I also like the fact that they have a monopoly of channels such as EPL or Wah Lai Toi; the channels most people watch. No other broadcaster have that ( caveat: IPTV could stream PPSTV which could cater to Wah Lai Toi, but i will get to that later)
The current capital expenditure that they are likely to incur is to shoot another satellite into space to increase their channel offerings and to improve their quality. However, a satellite cost as much as two planes, and the business is scalable. One satellite cost is likely to be lower over time as more subscribers convert to Astro while Air Asia could not. One plane can only serve a fixed amount of passengers.
There are still 50% of the current household that does not have Astro and likely to be in the rural areas. Astro is working hard to target them with prepaid cards to view content ( smart move as once you use the pre-paid card, you will likely to continue using Astro). Best of all, they are offering more malay content to target the Malay community. Once they secure the Malay content (like how they secured the Chinese market, no way will others be able to compete)

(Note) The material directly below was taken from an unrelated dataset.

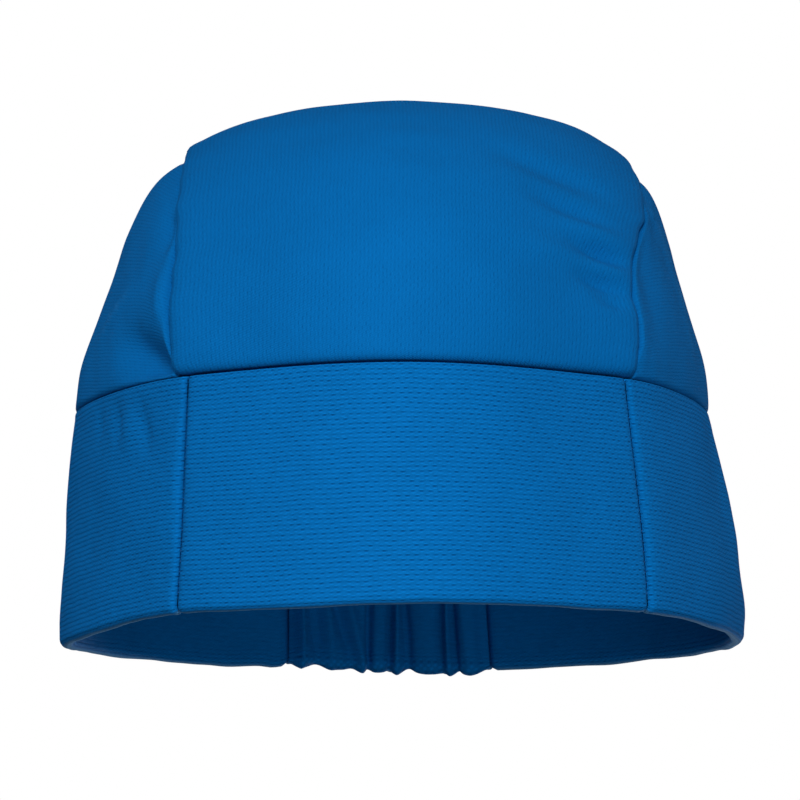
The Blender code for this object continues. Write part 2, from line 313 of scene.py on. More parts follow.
class Nodes:
    """Short calls for the nodes of one material."""

    def __init__(self, name):
        self.material = bpy.data.materials.new(name)
        self.material.use_nodes = True
        self.tree = self.material.node_tree
        self.shader = self.tree.nodes["Principled BSDF"]

    def link(self, value, socket):
        if isinstance(value, bpy.types.NodeSocket):
            self.tree.links.new(value, socket)
        else:
            socket.default_value = value

    def math(self, operation, *values, clamp=False):
        node = self.tree.nodes.new("ShaderNodeMath")
        node.operation = operation
        node.use_clamp = clamp
        for value, socket in zip(values, node.inputs):
            self.link(value, socket)
        return node.outputs[0]

    def add(self, *values):
        total = values[0]
        for value in values[1:]:
            total = self.math("ADD", total, value)
        return total

    def times(self, a, b):
        return self.math("MULTIPLY", a, b)

    def wave(self, place, wavelength):
        """From -1 to 1 and back over each wavelength."""
        return self.math("SINE", self.times(place, 2 * np.pi / wavelength))

    def ramp(self, value, low, high):
        """0 where value is at low and 1 where it is at high."""
        node = self.tree.nodes.new("ShaderNodeMapRange")
        node.interpolation_type = "SMOOTHSTEP"
        for i, item in enumerate((value, low, high, 0.0, 1.0)):
            self.link(item, node.inputs[i])
        return node.outputs[0]

    def mix(self, share, a, b):
        node = self.tree.nodes.new("ShaderNodeMix")
        node.data_type = "RGBA"
        self.link(share, node.inputs[0])
        self.link(a, node.inputs[6])
        self.link(b, node.inputs[7])
        return node.outputs[2]

    def weave_axes(self):
        """The cloth's own two directions, in millimetres."""
        uv = self.tree.nodes.new("ShaderNodeUVMap")
        uv.uv_map = "weave"
        split = self.tree.nodes.new("ShaderNodeSeparateXYZ")
        self.tree.links.new(uv.outputs[0], split.inputs[0])
        return split.outputs[0], split.outputs[1]

    def point(self, u, v):
        node = self.tree.nodes.new("ShaderNodeCombineXYZ")
        self.link(u, node.inputs[0])
        self.link(v, node.inputs[1])
        return node.outputs[0]

    def noise(self, point, scale, detail=2.0):
        node = self.tree.nodes.new("ShaderNodeTexNoise")
        self.link(point, node.inputs["Vector"])
        node.inputs["Scale"].default_value = scale
        node.inputs["Detail"].default_value = detail
        return node.outputs[0]

    def chance(self, point):
        """One even random number for each whole-numbered point."""
        node = self.tree.nodes.new("ShaderNodeTexWhiteNoise")
        self.link(point, node.inputs["Vector"])
        return node.outputs["Value"]

    def bump(self, height, distance):
        node = self.tree.nodes.new("ShaderNodeBump")
        node.inputs["Distance"].default_value = distance
        self.link(height, node.inputs["Height"])
        self.link(node.outputs[0], self.shader.inputs["Normal"])

    def finish(self, colour, roughness, sheen, sheen_tint, specular):
        inputs = self.shader.inputs
        self.link(colour, inputs["Base Color"])
        self.link(roughness, inputs["Roughness"])
        inputs["Sheen Weight"].default_value = sheen
        inputs["Sheen Roughness"].default_value = 0.45
        inputs["Sheen Tint"].default_value = (*sheen_tint, 1.0)
        inputs["Specular IOR Level"].default_value = specular
        return self.material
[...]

Their competitors are likely to be the following two:
Unifi/ Other broadcaster:
Potential threat? Likely no. They have crap for their content. EPL and Wah Lai Toi is secured and not many customers would want to watch Shanghai Dragons vs Shendong Tilapia as compared to Manchester United vs Liverpool.
IPTV
Yoonic in Malaysia; Mio in Singapore. All you need to do is plug in the decoder into your modem, and voila, you get to stream content onto your TV. Think Apple TV. Can they challenge Astro? Likely no. There are no content worth paying the price for. Of course if you really like China content or Taiwan or Spanish Telenovela yes please go ahead. or else it would be a waste of your time.
Illegal IPTV.
Porn would be the only saving grace. Or else it would be another waste of your time.
Thus, Astro has growth and value potential.
Both stocks are trading at less than RM3. I believe that Astro have the best potential with the same RM3 as compared to Air Asia.